课堂气氛正热烈,教室后门突然传来一声轻咳,声音不大,却让喧闹的教室瞬间安静下来。大家回头一看,是退休教师林伯,他穿着洗得发白的中山装,手里拿着个保温杯,杯壁上印着 “洪山镇中学” 的字样,面色严肃地站在门口,眼神里带着几分审视。林伯是冠心病患者,之前功法课他就旁听过两次,却从没发言,私下里总跟邻居说 “中医不科学,都是老迷信”,今天不知怎么又来了经方课。

陈宗元笑着招呼:“林伯,快来坐,正好一起听听经方课,多学个调理身子的法子。” 林伯没应声,找了个角落的位置坐下,从包里掏出一本西医教材,封面上写着《内科学》,还夹着一支钢笔,放在腿上,眼神紧紧盯着陈宗元,像监考老师盯着考生,看得几位老年学员都有些紧张,连口诀声都小了下去。

赵秀芬悄悄对身边的王桂芳说:“林伯怕是来挑刺的,上次我在供销社碰到他,他还说陈医生的功法是‘花架子’,治不好病。” 王桂芳轻轻点头,压低声音:“咱不管他,陈医生的法子管用就行,上次我血糖高,林伯让我吃西药,我吃了总头晕,还是陈医生教的‘黄瓜控糖法’管用。” 正说着,阿明突然举手,手里还拿着手机:“陈医生,我用手机查了一下,桂枝汤里的桂皮醛有抗炎镇痛作用,和布洛芬的效果类似,是不是真的?我之前痛风疼,吃布洛芬就管用,就是胃里总难受。”

陈宗元赞许地点点头,走到阿明身边,看着他手机上的资料:“阿明说得对,现代研究也证明,桂枝汤能调节免疫系统,缓解疼痛,和中医的‘温阳通络’原理相通。但中西医的区别在于,西医是针对症状,像消防员救火,哪里着火灭哪里;中医是调理体质,像修水渠,从根上解决水患,不让火再烧起来。你吃布洛芬胃难受,就是因为它只灭了‘疼痛的火’,却伤了‘胃的渠’,桂枝汤就不会,还能把胃里的‘寒气’赶出去。”

他让王桂芳拿出体温枪和疼痛评分表,放在讲台上:“接下来咱们做个小测试,有没有头痛的学员?自愿来试试桂枝汤和布洛芬的区别,让大家亲眼看看效果。” 话音刚落,学员张婶就举手,她捂着额头,眉头皱成一团:“我今早起来就头痛,疼得睁不开眼,昨晚孙子哭闹,没睡好,疼痛能打 6 分,吃了片布洛芬也不管用。” 另一位学员老刘也举手,他是个菜农,昨天浇地淋了雨:“我也头痛,昨晚就开始疼,疼了一上午了,像有根针在扎,也打 6 分。”
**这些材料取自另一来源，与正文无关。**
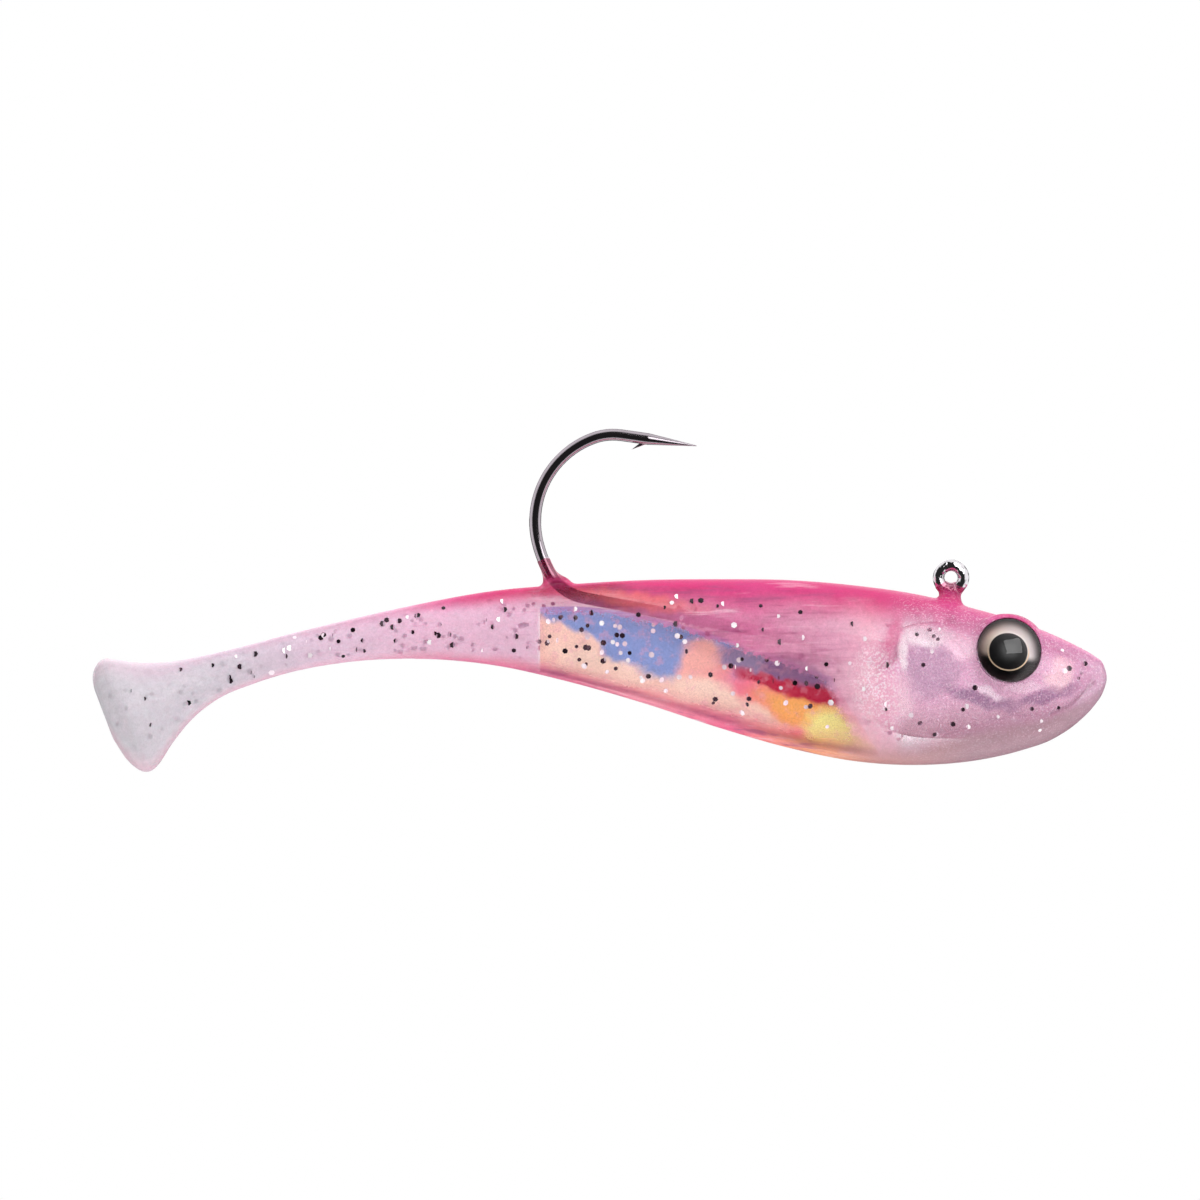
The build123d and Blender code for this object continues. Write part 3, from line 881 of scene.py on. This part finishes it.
def holographic_foil():
    """Film whose colours stay at fixed places seen from the side, with painted shade on its cut
    edge.
    """
    material, tree, shader = new_material("holographic_foil")
    place = millimetres(tree)
    flat = side_place(tree, side_place(tree, place, 2.2, 0.30), 0.8, 1.1)
    colour = patchwork(tree, flat, BLUE, FOIL_PATCHES)
    bloom = fade(tree, noise(tree, place, 0.8, 4.0, 0.7), 0.50, 0.68)
    colour = mix_colour(tree, times(tree, bloom, 0.35), colour, BLOOM)
    sparkle = noise(tree, place, 7.0, 2.0, 0.7)
    colour = brightened(tree, colour, linear(tree, sparkle, 0.9, 0.59))
    # Painted shade on the cut edge.
    sideways = size_of(tree, split(tree, add_node(tree, "NewGeometry").outputs["Normal"])[1])
    colour = mix_colour(tree, fade(tree, sideways, 0.85, 0.5), colour, CUT_EDGE_SHADE)
    set_inputs(
        tree, shader, Base_Color=colour, Metallic=0.1, Specular_IOR_Level=0.25,
        Roughness=linear(tree, sparkle, 0.3, 0.3),
        Normal=bump(tree, noise(tree, place, 3.0, 2.0), 0.00006, 0.5),
    )
    return material


PEARL_LOW, PEARL_HIGH = srgb(200, 158, 172), srgb(232, 184, 212)
PEARL_LIGHT, PEARL_DARK = srgb(255, 244, 250), srgb(120, 84, 120)
# Painted highlights and shades on the lead's gill cover and cheek, as for the foil.
PEARL_HIGHLIGHTS_AND_SHADES = [
    ((-2.0, -9.1), (2.9, 2.9), 15, 0.35, srgb(190, 154, 182)),
    ((-6.2, -12.4), (2.4, 2.4), -20, 0.5, srgb(246, 214, 226)),
    ((1.2, -6.6), (1.9, 1.5), -20, 0.45, srgb(255, 226, 240)),
    ((-2.9, -5.6), (2.8, 1.3), -8, 0.35, srgb(255, 255, 255)),
    ((-4.9, -7.4), (0.6, 1.9), 4, 0.40, srgb(255, 255, 255)),
    ((3.0, -12.1), (3.6, 0.8), -16, 0.45, srgb(146, 110, 146)),
    ((9.6, -11.7), (3.3, 0.7), 16, 0.45, srgb(142, 100, 140)),
    ((3.7, -11.4), (1.6, 0.45), -28, 0.40, srgb(255, 240, 250)),
    ((7.4, -10.9), (2.1, 0.45), 4, 0.40, srgb(252, 222, 238)),
    ((10.9, -9.6), (1.2, 1.6), -25, 0.35, srgb(255, 224, 226)),
]


def pearl_lead():
    """Pearl paint, darker towards the bottom, with painted highlights and shades and light and dark
    speckle.
    """
    material, tree, shader = new_material("pearl_lead")
    place = millimetres(tree)
    flat = side_place(tree, place, 2.0, 0.45)
    height = fade(tree, split(tree, flat)[2], -16.0, -10.5)
    base = mix_colour(tree, height, PEARL_LOW, PEARL_HIGH)
    # Painted highlights and shades on the gill cover and cheek.
    colour = patchwork(tree, flat, base, PEARL_HIGHLIGHTS_AND_SHADES)
    speckle = noise(tree, place, 5.5, 2.0, 0.9)
    light = times(tree, fade(tree, speckle, 0.52, 0.70), 0.55)
    dark = times(tree, fade(tree, speckle, 0.48, 0.30), 0.35)
    colour = mix_colour(tree, dark, mix_colour(tree, light, colour, PEARL_LIGHT), PEARL_DARK)
    set_inputs(
        tree, shader, Base_Color=colour, Roughness=linear(tree, speckle, 0.3, 0.22),
        Coat_Weight=0.35, Coat_Roughness=0.28, Normal=bump(tree, speckle, 0.00006, 0.5),
    )
    return material


# Where the ring's bright nickel starts, and where the bend's root is darkened: (0 at, 1 at).
RING_X, RING_Z = (-4.0, -2.5), (-6.0, -4.0)
ROOT_X, ROOT_Z = (-32.5, -35.5), (0.4, -0.3)
NICKEL, ROOT_SHADE = srgb(214, 210, 214), srgb(44, 24, 34)
BLACK_NICKEL = srgb(150, 142, 148), srgb(182, 172, 180)


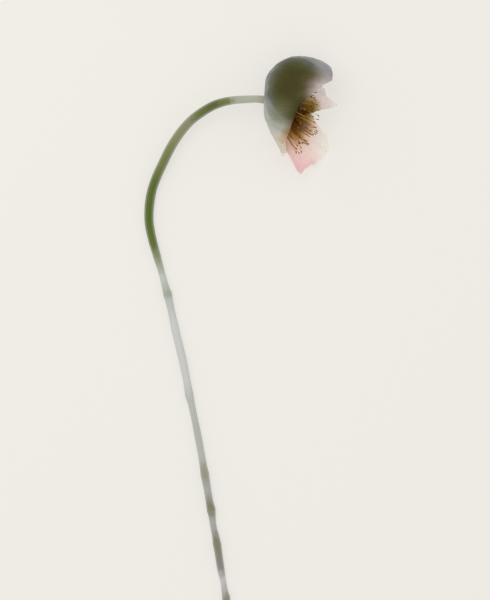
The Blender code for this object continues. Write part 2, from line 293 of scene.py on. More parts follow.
@dataclass
class Graph:
    """A short way to lay out one material's nodes.

    Args:
        name: The material's name.
    """

    name: str
    material: bpy.types.Material = field(init=False)

    def __post_init__(self) -> None:
        """Makes the material, empty but for its shader and output."""
        self.material = bpy.data.materials.new(self.name)
        self.material.use_nodes = True
        self.tree = self.material.node_tree
        self.shader = self.tree.nodes["Principled BSDF"]
        self.output = self.tree.nodes["Material Output"]

    def node(self, kind: str, **settings: object) -> bpy.types.Node:
        """Adds a node and sets its properties."""
        made = self.tree.nodes.new(kind)
        for key, value in settings.items():
            setattr(made, key, value)
        return made

    def feed(self, socket: Socket, value: object) -> None:
        """Links a socket into another, or sets its number or colour."""
        if isinstance(value, Socket):
            self.tree.links.new(value, socket)
        else:
            socket.default_value = linear(value) if isinstance(value, str) else value

    def skin(self, body: object, rough: object, normal: object) -> None:
        """Feeds the shader's colour, roughness and normal."""
        for name, value in (("Base Color", body), ("Roughness", rough), ("Normal", normal)):
            self.feed(self.shader.inputs[name], value)

    def constants(self, **values: float | Colour) -> None:
        """Sets the shader's own sockets: words joined by _ are the socket's name."""
        for key, value in values.items():
            self.feed(self.shader.inputs[key.replace("_", " ")], value)

    def value(self, name: str) -> Socket:
        """A number stored on the piece's vertices."""
        return self.node("ShaderNodeAttribute", attribute_name=name).outputs["Fac"]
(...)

陈宗元让张婶喝桂枝汤 —— 那是他今早提前熬好的,装在陶罐里,还温着;让老刘吃布洛芬,是从镇门诊开的药,包装完好。他让王桂芳每 15 分钟记录一次两人的感受,林伯在一旁看着,从包里掏出笔记本,拿起钢笔,准备记录,眼神里带着几分怀疑,似乎等着看 “中医出洋相”。

15 分钟很快过去,王桂芳拿着评分表,声音洪亮:“老刘,疼痛几分?有啥不舒服没?” 老刘放下捂着头的手,眉头舒展了些:“头痛减轻了,现在能打 3 分,但胃里有点发烫,还恶心,像吃了生蒜,难受得很。” 张婶则摇摇头,脸上没什么变化:“没什么感觉,还是有点疼,跟刚才差不多,是不是这汤不管用啊?”

阿明有点着急,凑到张婶身边:“张婶,你再等等,陈医生说桂枝汤起效慢,不像布洛芬那么快。” 林伯放下钢笔,嘴角勾起一抹嘲讽:“我就说中医是‘慢郎中’,半小时了还没效果,等它起效,人都疼晕了。” 老郑不服气,拍着桌子:“林伯你别急,再等等,陈医生的法子不会错,我手脚冰,喝了几天桂枝汤就暖了,比西药管用。” 林伯哼了一声,没再说话,却把钢笔握得更紧了。